The psalmist’s idealism was fulfilled not in David or in any of the Davidic kings of the Old Testament, but in David’s greatest descendant, Jesus the Messiah. Jesus became in fact what the Davidic king of the Psalms merely foreshadowed (cf. Psalms 45:6-7 with Hebrews 1:8-9; cf. Psalms 110:1 with Matthew 22:44; Acts 2:34-36). The better known psalms among those commonly referred to as messianic are Psalms 2, 45, 72 and 110.
Problems in the Psalms
There are many features in the Psalms that may appear to Christians as unusual in the light of their understanding of the New Testament. The problem arises frequently throughout the collection, but this commentary will discuss each issue at length only once.

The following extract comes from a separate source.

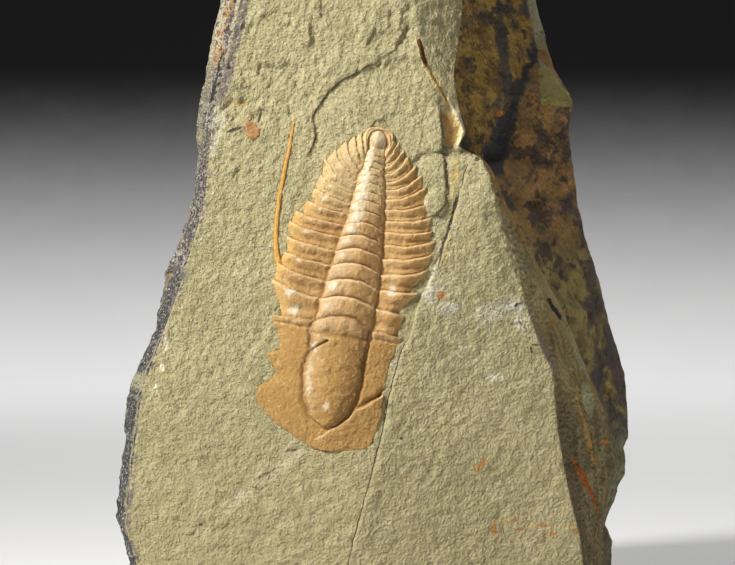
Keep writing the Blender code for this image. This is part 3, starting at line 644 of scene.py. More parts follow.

For the issues and the discussions on them readers are referred to the following notes:
The state of the dead - note that follows Psalms 6:0.
Curses on the wicked - note that follows Psalms 7:0.
Longing for judgment - note that follows Psalms 10:0.
God’s steadfast love - note that follows Psalms 13:0.
God’s desire for praise - note that follows Psalms 30:0.